Navistar Spokesman Roy Wiley Retires

OEM Names Spangler as Replacement
By Jonathan S. Reiskin, Associate News Editor

This story appears in the July 4 print edition of Transport Topics.

Navistar International Corp. spokesman Roy Wiley has concluded a 13-year run with the Warrenville, Ill., truck and engine maker and an overall career of 59 years in newspaper journalism and public relations, retiring June 30.

Wiley, 76, started as a copy boy with the Chicago Sun-Times in 1952. He covered several local beats before becoming automotive and later assistant financial editor — and also managed to squeeze in cards and drinks on a regular basis with legendary columnist Mike Royko.

“I interviewed Henry Ford II, George Romney of American Motors and the CEOs of General Motors and Chrysler. Those were fun days, and I got the scoop from GM when they introduced the Riviera,” said Wiley in a recent telephone interview.



Navistar said June 29 that it has hired Jim Spangler from Tenneco Inc. as chief communications officer, to replace Wiley.

After covering Navistar’s predecessor company, International Harvester, as a reporter, Wiley returned to the original equipment manufacturer in 1998 as an account executive with public relations firm Hill & Knowlton. The following year, John Horne, then Navistar’s chairman and CEO, tired of paying fees to the PR firm and hired Wiley as an employee.

Wiley said he was fortunate in dealing with Horne and his successor, Daniel Ustian, because they were active in dealing with the news media, but Ustian said Wiley had to drag him into it.

“Roy wanted me to go on ‘Squawk Box,’ but I didn’t want to do that. I said it didn’t matter,” Ustian recalled, referring to the television business program.

“But Roy said, ‘No, you’re a spokesman for the industry.’ So we go to CNBC at 4 in the morning. Roy and I are wearing business suits, and this guy comes in wearing boxer shorts or pajama bottoms — and it’s Mark Haines, the host.
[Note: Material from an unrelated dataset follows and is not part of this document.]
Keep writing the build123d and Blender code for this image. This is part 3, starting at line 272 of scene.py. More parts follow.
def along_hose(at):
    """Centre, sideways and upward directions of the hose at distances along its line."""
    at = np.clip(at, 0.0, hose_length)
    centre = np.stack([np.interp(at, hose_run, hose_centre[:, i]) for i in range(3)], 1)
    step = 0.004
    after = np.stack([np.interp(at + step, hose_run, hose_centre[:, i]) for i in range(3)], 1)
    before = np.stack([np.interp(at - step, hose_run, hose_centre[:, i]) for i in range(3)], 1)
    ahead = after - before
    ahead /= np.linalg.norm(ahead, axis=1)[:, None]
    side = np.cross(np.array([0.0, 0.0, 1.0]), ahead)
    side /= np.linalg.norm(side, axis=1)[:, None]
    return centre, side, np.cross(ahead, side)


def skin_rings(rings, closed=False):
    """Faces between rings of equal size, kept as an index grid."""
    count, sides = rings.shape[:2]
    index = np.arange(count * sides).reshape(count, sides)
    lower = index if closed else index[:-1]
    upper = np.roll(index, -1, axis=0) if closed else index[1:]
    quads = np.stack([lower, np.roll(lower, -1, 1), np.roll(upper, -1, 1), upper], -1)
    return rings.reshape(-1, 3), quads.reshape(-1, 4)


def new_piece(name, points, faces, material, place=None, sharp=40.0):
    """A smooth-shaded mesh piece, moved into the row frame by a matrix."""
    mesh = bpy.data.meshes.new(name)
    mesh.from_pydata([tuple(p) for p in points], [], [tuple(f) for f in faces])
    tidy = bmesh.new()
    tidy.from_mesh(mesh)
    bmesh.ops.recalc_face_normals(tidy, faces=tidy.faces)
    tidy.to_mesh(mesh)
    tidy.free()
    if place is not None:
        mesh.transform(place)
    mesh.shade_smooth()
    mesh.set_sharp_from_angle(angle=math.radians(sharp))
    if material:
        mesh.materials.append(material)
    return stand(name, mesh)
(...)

Roy defended him and told me that’s fine because he’s sitting behind a desk and you can only see the top half of him,” Ustian said.

Haines died in May.

Ustian credited Wiley with helping him through recent major events such as the diesel truck engine emissions faceoff against other truck makers, Navistar’s accounting restatements with the Securities and Exchange Commission and relocation of the company’s engineering facilities to Illinois.

“I tended to be more aggressive in those cases, but Roy took out the emotion. He said, ‘Stay with the facts and take the high road. Don’t get dragged in emotionally,’ ” Ustian said, adding that Wiley coached him on how to answer questions from the press.
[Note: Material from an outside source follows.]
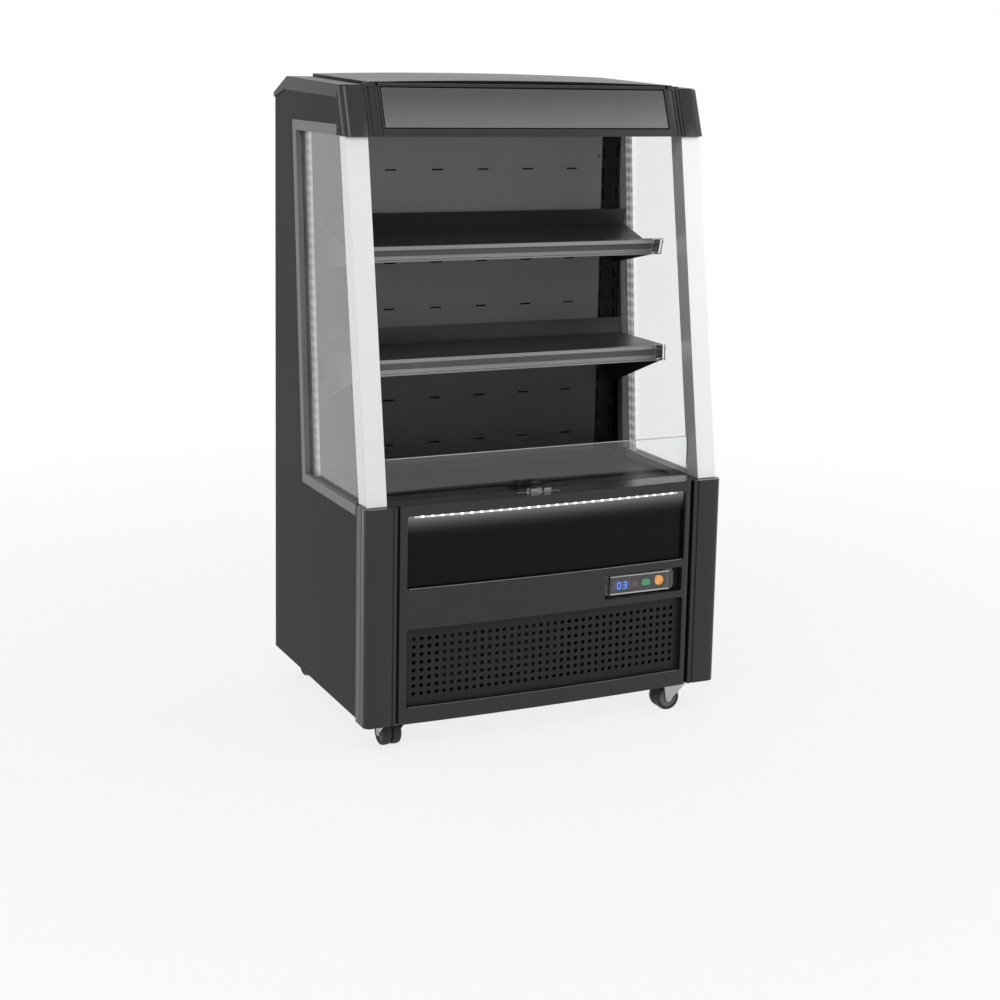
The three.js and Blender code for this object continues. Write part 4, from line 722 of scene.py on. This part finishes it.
def cover_rim():
    """Two ridges of the clear cover along its raised front face, drawn in a light opaque colour as
    a painted highlight.
    """
    corners = [vertex.co for vertex in NODES["clear_cover"].data.vertices]
    front = min(corner.y for corner in corners)
    face = [corner for corner in corners if corner.y < front + 0.4 * MM]
    left, right = (pick(corner.x for corner in face) / MM for pick in (min, max))
    bottom, top = (pick(corner.z for corner in face) / MM for pick in (min, max))
    y = front / MM + Y_SHIFT
    for label, z in (("upper", top - 1.5), ("lower", bottom + 1.5)):
        outline = [
            (y + 0.6 - 1.2 * math.sin(math.pi * i / 6), z + 1.3 * math.cos(math.pi * i / 6))
            for i in range(7)
        ]
        prism(f"cover_ridge_{label}", outline, "x", left + 1, right - 1, "edge")


display()
rocker("green", 216.5, 274.0, 18.2, 12.9, 4.5)
rocker("amber", 245.7, 275.1, 17.4, 19.0, 8.2)
cover_rim()


# ---------------------------------------------------------------- riser edge and fastenings

def riser_edge():
    """Rounded bead of polished glass along the top of the riser, drawn in a light opaque colour as
    a painted highlight.
    """
    low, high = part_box("front_glass")
    top = high[2] / MM
    front, rear = low[1] / MM + Y_SHIFT, high[1] / MM + Y_SHIFT
    thick = min(rear - front, 5.0)
    middle = (front + rear) / 2
    outline = []
    for i in range(9):
        angle = math.pi * i / 8
        outline.append((middle + thick / 2 * math.cos(angle), top + 0.1 + 0.9 * math.sin(angle)))
    prism("riser_edge", outline, "x", low[0] / MM + 1, high[0] / MM - 1, "edge")


riser_edge()


def screw(name, place, turn, radius=3.2):
    """A domed head, from (along, radius) points."""
    profile = [
        (0, 0), (0, radius), (0.6, radius), (1.3, radius * 0.82), (1.7, radius * 0.45), (1.8, 0),
    ]
    spun(name, profile, "screw", place, turn, "cabinet", steps=20)


screw("duct_screw_right", at(262, DUCT_FRONT, 1086), TO_FRONT)
screw("duct_screw_left", at(-262, DUCT_FRONT, 1086), TO_FRONT)
screw("deck_knob", at(78, DUCT_FRONT, 464), TO_FRONT, 6.5)
screw("side_screw_left", at(-371.6, 162, 1151), TO_LEFT, 2.4)
screw("side_screw_right", at(371.6, 162, 1151), TO_X, 2.4)
screw("cover_screw_left", at(124.8, 7.4, 276.5), TO_FRONT, 2.6)
screw("cover_screw_right", at(269.2, 7.4, 276.5), TO_FRONT, 2.6)


# ---------------------------------------------------------------- casters

# Profiles as points of distance along the axis and radius
TREAD = [
    (2.0, 17.5), (1.6, 22.5), (3.0, 24.4), (6.0, 25.0), (13.5, 25.0), (17.0, 24.0),
    (18.8, 21.5), (18.8, 18.5), (17.2, 17.5),
]
CORE = [
    (1.5, 3.4), (1.5, 17.4), (17.4, 17.4), (17.4, 16.0), (14.6, 14.6), (14.6, 8.5),
    (17.8, 7.6), (18.6, 3.4),
]
HUB = [(-1.5, 3.4), (-1.5, 17.4), (1.5, 17.4), (1.5, 3.4)]
RACE = [(0.0, 6.0), (0.0, 17.0), (0.25, 18.0), (0.25, 6.0)]


def caster(corner):
    """A twin-tread wheel on its axle, the fork round it and the race that the fork turns on."""
    joint = JOINTS[f"roll_{corner}"]
    centre = Vector(joint["pos_m"])
    turn = TO_X if abs(joint["axis"][0]) > 0.5 else TO_Y
    wheel = f"wheel_{corner}"
    restyle(f"caster_fork_{corner}", "zinc", 0.5)
    first = spun(f"{wheel}_hub", HUB, "hub", centre, turn, wheel, closed=True)
    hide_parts(f"caster_wheel_{corner}")
    for label, sign in (("a", 1), ("b", -1)):
        for part, profile in (("tread", TREAD), ("core", CORE)):
            points = [(along * sign, radius) for along, radius in profile]
            spun(f"{wheel}_{part}_{label}", points, part, centre, turn, wheel, closed=True)
    fork = f"fork_{corner}"
    swivel = Vector(JOINTS[f"swivel_{corner}"]["pos_m"])
    place = Vector((swivel.x, swivel.y, RACE_Z * MM))
    spun(f"{fork}_race", RACE, "zinc", place, TO_Z, fork, closed=True)


for corner in ("front_left", "front_right", "rear_left", "rear_right"):
    caster(corner)


# ---------------------------------------------------------------- studio

def softbox(name, place, size, power, aim=(0, 0, 0.6)):
    data = bpy.data.lights.new(name, "AREA")
    data.shape = "RECTANGLE"
    data.size, data.size_y = size
    data.energy = power
    light = bpy.data.objects.new(name, data)
    light.location = place
    light.rotation_euler = (Vector(aim) - Vector(place)).to_track_quat("-Z", "Y").to_euler()
    bpy.context.scene.collection.objects.link(light)


def larger(tree, a, b):
    node = tree.nodes.new("ShaderNodeMath")
    node.operation = "MAXIMUM"
    tree.links.new(a, node.inputs[0])
    tree.links.new(b, node.inputs[1])
    return node.outputs[0]


def seen(tree):
    """1 for what the camera sees straight, in a gloss or through glass, and 0 for the rest."""
    path = tree.nodes.new("ShaderNodeLightPath").outputs
    shiny = larger(tree, path["Is Glossy Ray"], path["Is Transmission Ray"])
    return larger(tree, path["Is Camera Ray"], shiny)


def studio_world():
    world = bpy.data.worlds.new("studio")
    bpy.context.scene.world = world
    world.use_nodes = True
    tree = world.node_tree
    background = tree.nodes["Background"]
    level = tree.nodes.new("ShaderNodeMapRange")
    for name, strength in zip(("To Min", "To Max"), WORLD_STRENGTH):
        level.inputs[name].default_value = strength
    tree.links.new(seen(tree), level.inputs["Value"])
    tree.links.new(level.outputs["Result"], background.inputs["Strength"])
    background.inputs["Color"].default_value = (1, 1, 1, 1)


def studio_floor():
    """A floor that takes a soft shadow near the cabinet and is plain white further off."""
    bm = bmesh.new()
    bmesh.ops.create_grid(bm, x_segments=8, y_segments=8, size=FLOOR_HALF)
    mesh = bpy.data.meshes.new("floor")
    bm.to_mesh(mesh)
    bm.free()
    floor = bpy.data.objects.new("floor", mesh)
    bpy.context.scene.collection.objects.link(floor)
    n = Nodes("floor")
    n.tree.nodes.remove(n.shader)
    matte = n.add("ShaderNodeBsdfDiffuse")
    matte.inputs["Color"].default_value = (FLOOR_GREY, FLOOR_GREY, FLOOR_GREY, 1)
    white = n.add("ShaderNodeEmission")
    coords = n.add("ShaderNodeTexCoord")
    reach = n.add("ShaderNodeVectorMath", operation="LENGTH")
    n.link(coords.outputs["Object"], reach.inputs[0])
    rim = n.mapped(reach.outputs["Value"], FLOOR_RIM, FLOOR_WHITE)
    mix = n.add("ShaderNodeMixShader")
    n.link(n.maths("MULTIPLY", seen(n.tree), rim), mix.inputs["Fac"])
    n.link(matte.outputs[0], mix.inputs[1])
    n.link(white.outputs[0], mix.inputs[2])
    n.link(mix.outputs[0], n.tree.nodes["Material Output"].inputs["Surface"])
    mesh.materials.append(n.material)


softbox("key", (-2.6, -3.2, 3.4), (2.2, 2.2), 48)
softbox("fill", (3.0, -2.4, 1.8), (2.0, 2.6), 20)
softbox("top", (0.2, 0.4, 3.8), (2.6, 2.0), 30)
studio_world()
studio_floor()
bpy.context.scene.view_settings.view_transform = "Standard"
“Roy said, ‘They’ll ask you five different things, but you need to figure out what you want to say and get out there and how to squeeze it in.’ ” Ustian said.

Wiley — whose voicemail message advised reporters and others to “have a quality day until we speak in real time” — said his mother worked in a factory during World War II and his father published a monthly newspaper for veterans, turning to politics unsuccessfully when he ran for Congress during the Great Depression as a conservative Republican.

His father’s newspaper connections helped Roy get his start at the Sun-Times. For most of Wiley’s tenure at the paper, Chicago had three major dailies, and he competed against the Tribune and the Daily News.

After leaving newspapers for PR in 1968, he sometimes worked in politics. Wiley worked for two successful candidates — the younger Richard Daley, former mayor of Chicago, and Rahm Emanuel when he ran for the U.S. House of Representatives. He was also the press secretary for 1976 Illinois Democratic gubernatorial candidate Michael Howlett, who lost 101 of 102 counties.

“The polls were so bad we were supposed to lose every county, but after I arrived we only lost 101,” Wiley quipped.